Description
In machine learning, heterogeneous features refer to a situation where the input data contains a variety of different types of features. Let’s break it down:
1. Features:
- Features are the individual measurable properties or characteristics of the data used for making predictions in a machine learning model.
- For example, in a dataset about houses, features could include the number of bedrooms, square footage, location, and whether it has a garden.
2. Homogeneous vs. Heterogeneous:
- Homogeneous Features: In some datasets, all features are of the same type, such as numerical or categorical. For instance, a dataset containing only numerical features like age, income, and temperature is homogeneous.
- Heterogeneous Features: In contrast, heterogeneous features refer to datasets where features are of different types. This means the dataset may contain a mix of numerical, categorical, text, image, or other types of data.

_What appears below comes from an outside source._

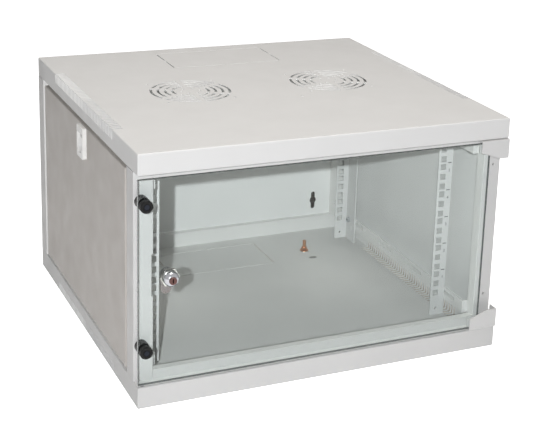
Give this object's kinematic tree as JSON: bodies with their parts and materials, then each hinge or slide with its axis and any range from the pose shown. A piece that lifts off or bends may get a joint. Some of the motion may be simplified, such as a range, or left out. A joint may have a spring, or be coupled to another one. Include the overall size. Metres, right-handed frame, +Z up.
{
  "type": "wall mount network cabinet",
  "caption": "Wall mount network cabinet: glass door on hinge pins, sliding rack rails, ring-slot fan grilles, wrap-round vents and side panels that tilt out from hooks.",
  "frame": {"origin": "centre of the base tray's underside", "axes": "+X to the right seen from the front, +Y to the back, +Z up"},
  "size_m": [0.582, 0.5588, 0.368],
  "materials": {
    "roof_paint": "textured powder coat",
    "base_paint": "textured powder coat",
    "back_paint": "textured powder coat",
    "frame_paint": "textured powder coat",
    "beam_paint": "textured powder coat",
    "panel_paint": "textured powder coat",
    "rail_paint": "textured powder coat",
    "bracket_paint": "satin paint",
    "glass": "clear, slightly green",
    "rubber": "matt black",
    "screw_steel": "zinc plated",
    "pin_steel": "turned",
    "lock_chrome": "bright chrome",
    "lock_steel": "nickel plated",
    "lock_plug": "bright chrome",
    "lock_cam": "nickel plated",
    "latch_plastic": "moulded plastic",
    "slider_plastic": "moulded plastic",
    "earth_brass": "plain brass",
    "earth_washer": "zinc plated",
    "hinge_nylon": "nylon"
  },
  "bodies": {
    "cabinet": {"roof": "roof_paint", "base": "base_paint", "back_panel": "back_paint", "front_beam_top": "frame_paint", "front_beam_bottom": "frame_paint", "earth_stud": "earth_brass", "earth_washer": "earth_washer", "earth_nut": "earth_brass", "hinge_washer": "hinge_nylon", "front_post_left": "frame_paint", "rear_post_left": "frame_paint", "side_beam_lower_left": "beam_paint", "side_beam_upper_left": "beam_paint", "front_post_right": "frame_paint", "rear_post_right": "frame_paint", "side_beam_lower_right": "beam_paint", "side_beam_upper_right": "beam_paint"},
    "rail_front_left": {"rail_front_left": "rail_paint", "rail_bolts_front_left": "screw_steel", "rail_nuts_front_left": "screw_steel"},
    "rail_front_right": {"rail_front_right": "rail_paint", "rail_bolts_front_right": "screw_steel", "rail_nuts_front_right": "screw_steel"},
    "rail_rear_left": {"rail_rear_left": "rail_paint", "rail_bolts_rear_left": "screw_steel", "rail_nuts_rear_left": "screw_steel"},
    "rail_rear_right": {"rail_rear_right": "rail_paint", "rail_bolts_rear_right": "screw_steel", "rail_nuts_rear_right": "screw_steel"},
    "door": {"glass_door": "glass", "hinge_bracket_top": "bracket_paint", "hinge_bracket_bottom": "bracket_paint", "hinge_pin_top": "pin_steel", "hinge_pin_bottom": "pin_steel", "bracket_screws": "screw_steel", "buffers_front": "rubber", "buffers_rear": "rubber", "buffer_screws": "screw_steel", "lock_body": "lock_chrome", "lock_nut": "lock_steel"},
    "lock_core": {"lock_plug": "lock_plug", "lock_cam": "lock_cam", "cam_screw": "screw_steel"},
    "panel_left": {"side_panel_left": "panel_paint", "latch_housing_left": "latch_plastic"},
    "latch_left": {"latch_slider_left": "slider_plastic"},
    "panel_right": {"side_panel_right": "panel_paint", "latch_housing_right": "latch_plastic"},
    "latch_right": {"latch_slider_right": "slider_plastic"}
  },
  "joints": [
    {"name": "door_hinge", "type": "hinge", "parent": "cabinet", "child": "door", "pos_m": [0.277, -0.27, 0.184], "axis": [0, 0, 1], "range_deg": [0, 120]},
    {"name": "lock_turn", "type": "hinge", "parent": "door", "child": "lock_core", "pos_m": [-0.238, -0.27, 0.187], "axis": [0, 1, 0], "range_deg": [0, 90]},
    {"name": "rail_front_left_slide", "type": "slide", "parent": "cabinet", "child": "rail_front_left", "axis": [0, 1, 0], "range_m": [-0.039, 0.013]},
    {"name": "rail_front_right_slide", "type": "slide", "parent": "cabinet", "child": "rail_front_right", "axis": [0, 1, 0], "range_m": [-0.039, 0.013]},
    {"name": "rail_rear_left_slide", "type": "slide", "parent": "cabinet", "child": "rail_rear_left", "axis": [0, 1, 0], "range_m": [-0.053, 0]},
    {"name": "rail_rear_right_slide", "type": "slide", "parent": "cabinet", "child": "rail_rear_right", "axis": [0, 1, 0], "range_m": [-0.053, 0]},
    {"name": "panel_left_tilt", "type": "hinge", "parent": "cabinet", "child": "panel_left", "pos_m": [-0.28, 0.008, 0.0314], "axis": [0, -1, 0], "range_deg": [0, 25]},
    {"name": "latch_left_slide", "type": "slide", "parent": "panel_left", "child": "latch_left", "axis": [0, 0, 1], "range_m": [0, 0.006]},
    {"name": "panel_right_tilt", "type": "hinge", "parent": "cabinet", "child": "panel_right", "pos_m": [0.28, 0.008, 0.0314], "axis": [0, 1, 0], "range_deg": [0, 25]},
    {"name": "latch_right_slide", "type": "slide", "parent": "panel_right", "child": "latch_right", "axis": [0, 0, 1], "range_m": [0, 0.006]}
  ]
}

3. Examples of Heterogeneous Features:
- Numerical Features: Represented by continuous values like age, income, or temperature.
- Categorical Features: Represented by discrete values such as gender, city, or type of car.
- Text Features: Textual data like product descriptions, customer reviews, or email content.
- Image Features: Visual data represented by pixels in an image, used in tasks like image recognition or object detection.
4. Challenges and Considerations:
- Handling heterogeneous features requires specialized techniques in Preprocessing and model building.
- Different types of features may need different preprocessing steps, such as encoding categorical variables, scaling numerical features, or extracting features from text or images.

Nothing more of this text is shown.